20 November 2017   |  Last Updated 05-05-2015 04:42

      Tuesday 31, March 2015

      ELECTION: Labour challenge the marginal seat of Weaver Vale, but what does that mean to young voters?

      AS campaigning gets underway throughout the United Kingdom, constituents will soon find themselves in a battle of policies as parties aim to win all-important votes.

      FLYING HIGH: Julia calls for people to get in touch via her campaign flyer

       

      One constituency which is up for contention is the marginal seat of Weaver Vale.
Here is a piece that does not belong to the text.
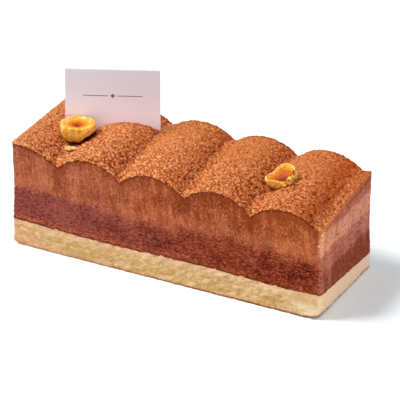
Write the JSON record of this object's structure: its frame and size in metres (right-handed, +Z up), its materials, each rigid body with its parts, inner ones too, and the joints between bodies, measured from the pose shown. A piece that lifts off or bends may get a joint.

Partly situated in Cheshire and Halton, the area is a strong target for the Labour Party as they plan to unseat the current Conservative Member of Parliament.

       

      Julia Tickridge, who is the Labour candidate, believes that in order to get more young adults to vote, political members need to reach out to this divided age group.

       

      “I think that we have to get out of the bubble we might be living in and go out to where the people are,” said Julia.

       

      “We need to engage with them either at the workplace, schools, colleges or through the way the labour party campaigns, which is knocking on peoples doors and asking opinions.

       

      “I think what people have to do, something of which I am learning and is a skill which every politician needs to learn, is to listen because if you are not listening and not truly reflecting what the constituents want, you cannot engage, nor win trust and you have got to get these people to vote.”

       

      OFFICE: The base for Julia's campaign at Runcorn Shopping Centre

       

      As the parties outline a number of different policies in their manifestos, one key area which Labour has highlighted, is their intention to create more apprenticeships, something of which Julia feels will be an incentive to get more young people working harder in schools.

       

      “If young people get the grades then they will be guaranteed apprenticeships.

       

      “When I say apprenticeships, I mean real apprenticeships, whereby a young person will at least get a level three qualification.

       

      “They also have to be of a longer duration and obviously we want proper schemes, not just a short term measure that appears to create an opportunity which doesn’t lead to anything.

       

      “We will then have to engage with employers and give them incentives to start up training schemes.

       

      “It has to be properly sustainable and built into a company where they are planning for the future.”

       

      THEIR GOAL: Julia promoting Labour's plan to reduce school class sizes

       

      As well as creating more apprenticeships for young adults, the Labour party intend to reduce tuition fees, another incentive aimed at helping the younger generation.

       

      “If you think about where we were five years ago, there was quite a buzz about these television debates and it seemed to be the culture of the personality,” added Julia.

       

      “As we can see it was all talk, but when it came to it and decisions had to be made, we had the coalition government formed and the first thing they did was go back on their promises; by this I mean the Liberal Democrats and the tuition fees.

       

      “This is why Ed Miliband has made a stand to bring the tuition fee down to six thousand pounds.”

       

      With large numbers of people either working on zero hour contracts or a low hourly wage, the party have stated how they would abolish exploitative nature within the workplace.

       

      Listen to what Julia had to say about the minimum wage below.

       

      In a world where politicians are either loved or loathed, there isn’t much margin for error. With this in mind, Julia explained what it is that draws her to life at Westminster.

       

      “I wanted to stand, as when I was looking at the last general election, I didn’t see a group of people as politicians who I felt were truly representative of the people they were there to serve.

       

      “For me there wasn’t enough representation from women. There are so few women who actually get involved in politics to be truly representative of people.

       

      “When you think about the changes we need and the way we run our society, you have got to have a much more representative body of people that actually take the interests of the people to parliament and that above anything else made me want to stand.”

       

      With only two thirds of votes cast in the constituency during the 2010 General Election, Julia will be looking to do all she can to increase the turnout before the big day arrives on 7 May.